The video was confirmed as authentic by BTP Advisors, a PR firm that has worked closely with Bongo on his election campaign.

“The people here have arrested me and my family. My son is somewhere, my wife is in another place… Right now, I’m at the residence and nothing is happening. I don’t know what’s going on,” Bongo said in English, addressing the camera from a chair in what looked like a richly furnished state room.

“I (want) to send a message to all the friends we have all over the world to tell them to make noise.”

He was smartly dressed and showed no outward signs of mistreatment.

Bongo’s plight was a dramatic reversal from the early hours of Wednesday when the electoral commission declared him the winner of Saturday’s disputed vote.

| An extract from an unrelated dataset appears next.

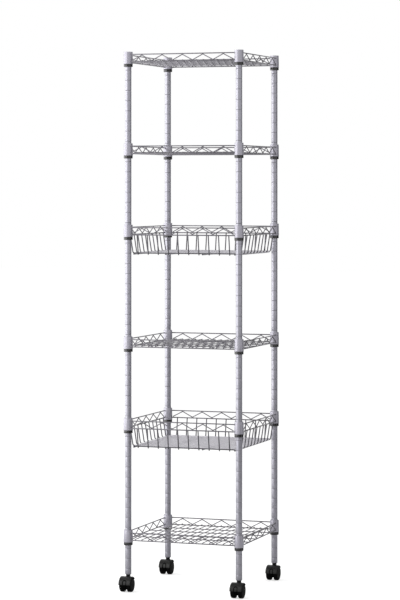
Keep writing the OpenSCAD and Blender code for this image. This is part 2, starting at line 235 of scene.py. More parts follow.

Hundreds of people celebrated the military’s intervention in the streets of the Gabonese capital Libreville while the United Nations, African Union and France, Gabon’s former colonial ruler which has troops stationed there, condemned the coup.

The military takeover in Gabon is the eighth in west and central Africa since 2020, and the second – after Niger – in as many months. 

Military officers have also seized power in Mali, Guinea, Burkina Faso and Chad, erasing democratic gains since the 1990s and raising fear among foreign powers that have strategic interests in the region.

“I am marching today because I am joyful. After almost 60 years, the Bongos are out of power,” said Jules Lebigui, a jobless 27-year-old who joined crowds in Libreville.

Bongo took over in 2009 on the death of his father Omar, who had ruled since 1967. 

Opponents say the family has done little to share the state’s oil and mining wealth with its 2.3 million people.

Violent unrest broke out after Bongo’s contested 2016 election victory, and there was a foiled coup attempt in 2019.

The Gabon officers, calling themselves The Committee of Transition and the Restoration of Institutions, said the country faced “a severe institutional, political, economic, and social crisis,” and that the August 26 vote was not credible.

They also said they had arrested the president’s son, Noureddin Bongo Valentin, and others for corruption and treason.

Bongo, 64, was last seen in public casting his vote on Saturday. 

Before the vote, he had looked healthier than his more frail television appearances after his 2018 stroke.

Unlike Niger and other Sahel countries, Gabon, which lies further south on the Atlantic coast, has not had to battle destabilising Islamist insurgencies. 

But the coup is a further sign of democratic backsliding in the volatile region.

A “contagion of autocracy” is spreading across Africa, said Nigerian President Bola Tinubu, the current chair of west African bloc ECOWAS. 

He said he was working closely with other African leaders on how to respond in Gabon.

Concerns about the weekend election’s transparency were raised by a lack of international observers, the suspension of some foreign broadcasts and a decision to cut internet service and impose a night-time curfew after the vote.